**Brief**
Extract, from the listing that follows, each line containing the word "before".

**Data extract**
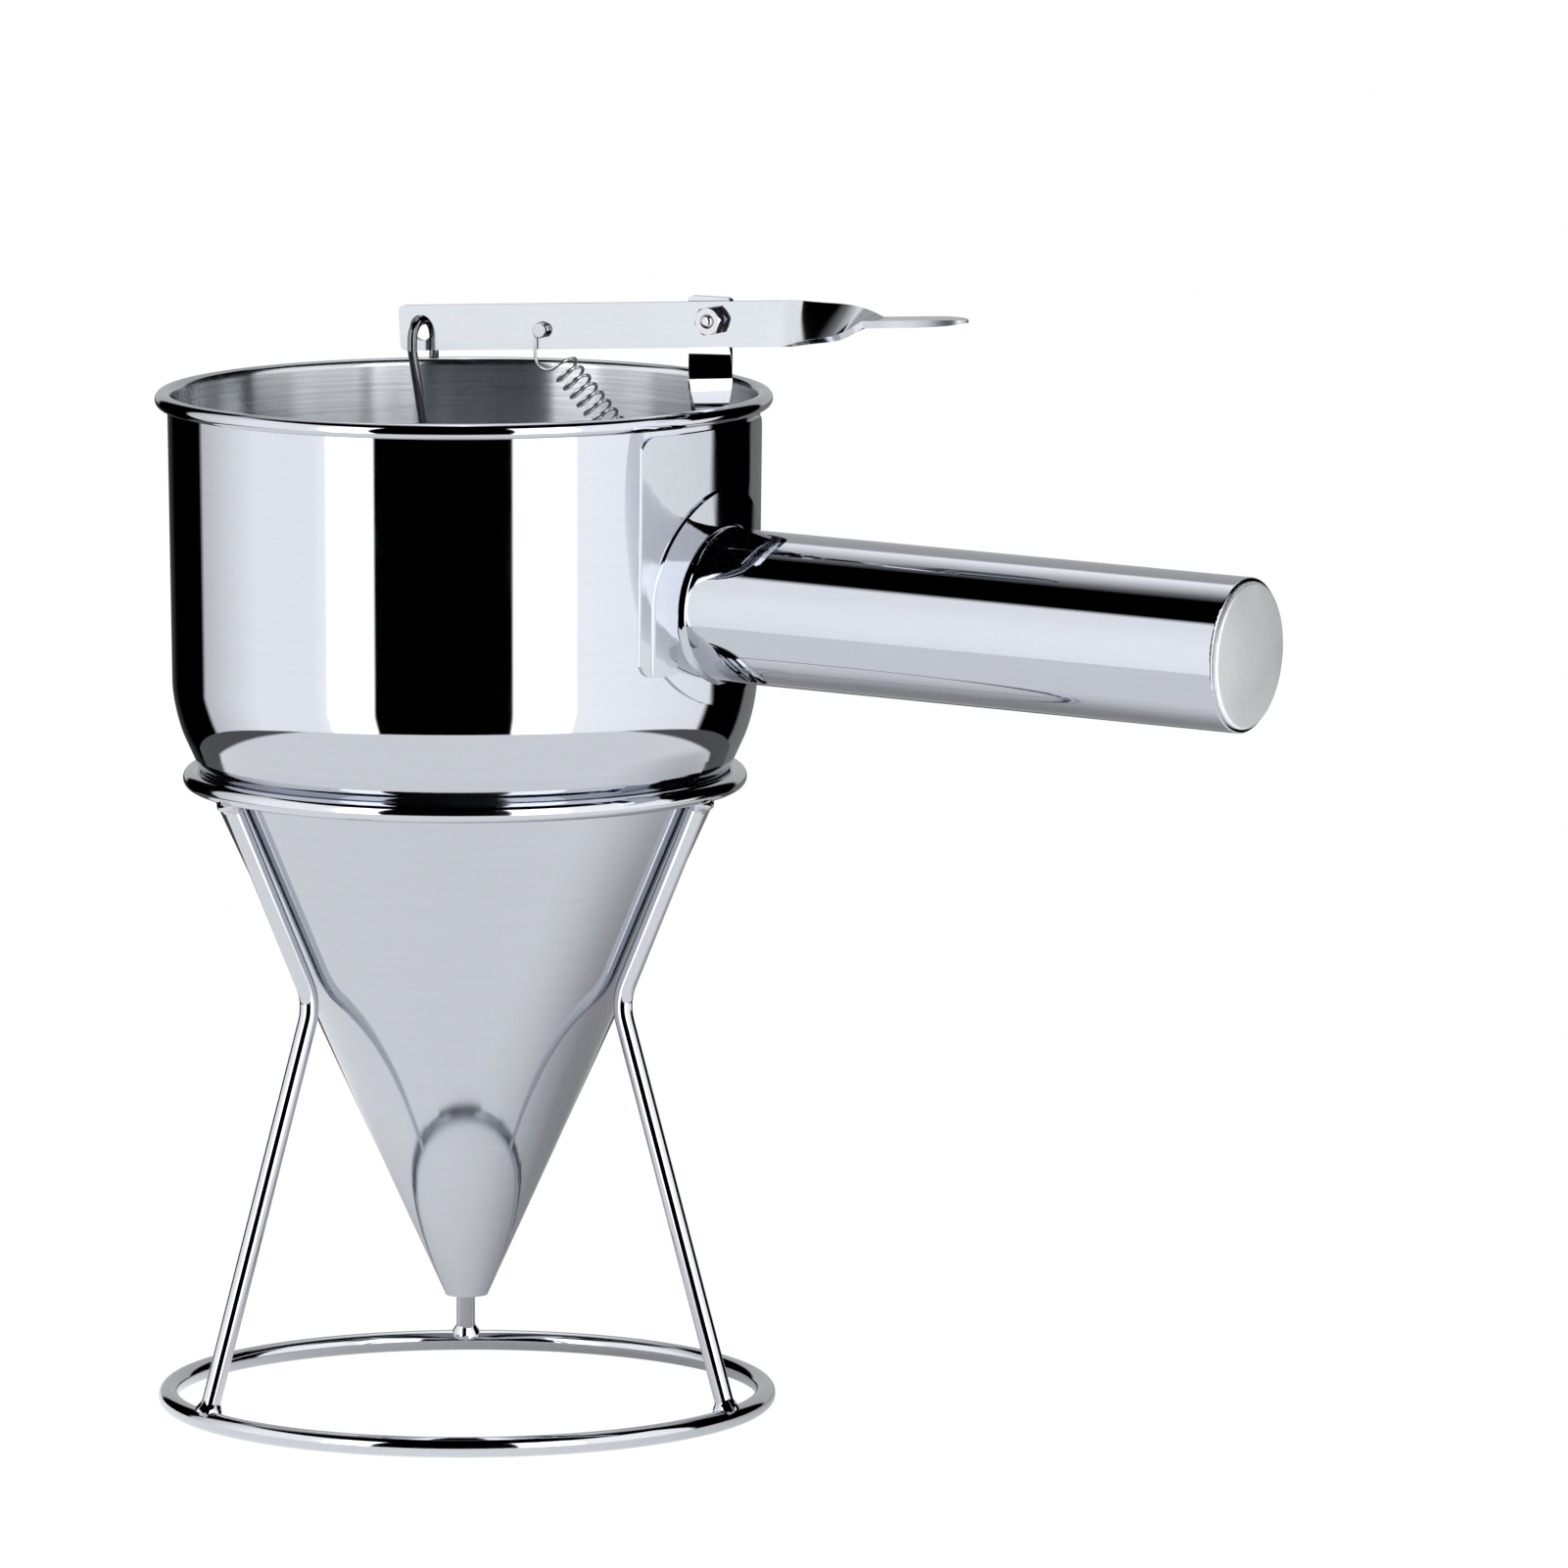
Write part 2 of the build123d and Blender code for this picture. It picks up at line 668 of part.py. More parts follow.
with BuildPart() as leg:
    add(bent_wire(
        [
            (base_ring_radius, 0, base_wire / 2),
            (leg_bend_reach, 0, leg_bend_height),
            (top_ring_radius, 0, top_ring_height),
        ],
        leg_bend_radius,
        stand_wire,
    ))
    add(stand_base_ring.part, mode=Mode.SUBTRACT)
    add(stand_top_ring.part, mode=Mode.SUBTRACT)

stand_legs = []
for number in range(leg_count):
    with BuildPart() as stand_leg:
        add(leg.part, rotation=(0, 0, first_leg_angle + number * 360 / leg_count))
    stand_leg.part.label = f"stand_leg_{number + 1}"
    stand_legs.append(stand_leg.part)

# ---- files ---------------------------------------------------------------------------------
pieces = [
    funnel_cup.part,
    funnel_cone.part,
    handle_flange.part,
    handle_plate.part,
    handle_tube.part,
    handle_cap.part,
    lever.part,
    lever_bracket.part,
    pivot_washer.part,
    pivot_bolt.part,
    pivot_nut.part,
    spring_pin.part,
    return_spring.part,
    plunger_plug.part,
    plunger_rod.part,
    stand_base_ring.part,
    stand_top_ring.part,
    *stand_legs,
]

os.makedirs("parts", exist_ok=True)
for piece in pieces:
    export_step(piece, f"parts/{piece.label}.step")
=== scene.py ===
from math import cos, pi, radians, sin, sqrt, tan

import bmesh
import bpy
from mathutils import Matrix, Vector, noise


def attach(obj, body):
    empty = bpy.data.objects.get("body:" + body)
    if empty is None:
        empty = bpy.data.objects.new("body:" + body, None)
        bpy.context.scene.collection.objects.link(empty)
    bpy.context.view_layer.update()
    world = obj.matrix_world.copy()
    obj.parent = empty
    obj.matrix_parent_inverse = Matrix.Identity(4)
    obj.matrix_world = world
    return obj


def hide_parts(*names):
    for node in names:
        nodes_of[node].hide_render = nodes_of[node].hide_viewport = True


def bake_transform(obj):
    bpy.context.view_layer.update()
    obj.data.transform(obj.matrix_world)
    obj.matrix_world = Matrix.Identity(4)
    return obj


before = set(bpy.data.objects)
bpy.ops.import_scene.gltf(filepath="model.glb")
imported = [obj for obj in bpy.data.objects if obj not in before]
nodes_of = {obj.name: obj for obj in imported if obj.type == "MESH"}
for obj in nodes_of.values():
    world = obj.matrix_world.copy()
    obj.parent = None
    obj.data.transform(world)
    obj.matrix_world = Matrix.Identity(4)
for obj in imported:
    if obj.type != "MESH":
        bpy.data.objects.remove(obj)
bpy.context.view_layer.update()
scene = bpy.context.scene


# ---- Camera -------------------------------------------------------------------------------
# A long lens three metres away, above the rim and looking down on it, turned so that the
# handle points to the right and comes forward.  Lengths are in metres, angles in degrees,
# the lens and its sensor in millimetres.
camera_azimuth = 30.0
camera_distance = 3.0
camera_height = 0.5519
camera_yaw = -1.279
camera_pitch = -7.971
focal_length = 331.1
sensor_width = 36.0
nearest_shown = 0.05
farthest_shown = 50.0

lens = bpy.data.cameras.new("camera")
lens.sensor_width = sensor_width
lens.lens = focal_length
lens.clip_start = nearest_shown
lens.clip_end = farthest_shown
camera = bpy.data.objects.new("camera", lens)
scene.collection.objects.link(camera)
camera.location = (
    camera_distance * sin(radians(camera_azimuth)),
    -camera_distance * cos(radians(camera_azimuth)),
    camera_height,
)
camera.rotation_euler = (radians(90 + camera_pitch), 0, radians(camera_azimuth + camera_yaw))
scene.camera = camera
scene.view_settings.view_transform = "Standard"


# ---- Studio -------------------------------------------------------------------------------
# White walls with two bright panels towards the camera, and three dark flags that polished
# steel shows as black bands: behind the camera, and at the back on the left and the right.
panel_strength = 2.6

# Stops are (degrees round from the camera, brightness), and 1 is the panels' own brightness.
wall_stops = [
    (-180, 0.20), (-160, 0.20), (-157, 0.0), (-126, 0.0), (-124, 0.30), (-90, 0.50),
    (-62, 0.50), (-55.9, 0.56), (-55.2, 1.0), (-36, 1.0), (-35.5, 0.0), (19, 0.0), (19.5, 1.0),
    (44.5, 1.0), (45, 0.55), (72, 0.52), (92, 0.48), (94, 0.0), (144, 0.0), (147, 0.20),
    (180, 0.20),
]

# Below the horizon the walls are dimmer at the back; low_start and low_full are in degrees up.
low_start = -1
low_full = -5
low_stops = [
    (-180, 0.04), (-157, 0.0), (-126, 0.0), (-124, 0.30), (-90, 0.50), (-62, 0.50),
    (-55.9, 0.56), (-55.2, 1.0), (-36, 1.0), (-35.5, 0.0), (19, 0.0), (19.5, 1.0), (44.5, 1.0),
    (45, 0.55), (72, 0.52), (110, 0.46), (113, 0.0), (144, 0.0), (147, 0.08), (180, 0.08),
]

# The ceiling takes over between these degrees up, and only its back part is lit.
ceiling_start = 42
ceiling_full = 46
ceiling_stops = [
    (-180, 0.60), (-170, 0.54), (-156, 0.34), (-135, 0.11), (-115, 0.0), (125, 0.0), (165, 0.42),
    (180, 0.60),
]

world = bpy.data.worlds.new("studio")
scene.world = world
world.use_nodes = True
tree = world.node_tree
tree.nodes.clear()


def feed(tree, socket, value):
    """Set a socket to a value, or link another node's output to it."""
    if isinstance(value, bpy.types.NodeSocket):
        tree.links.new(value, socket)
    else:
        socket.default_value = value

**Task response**
before = set(bpy.data.objects)
imported = [obj for obj in bpy.data.objects if obj not in before]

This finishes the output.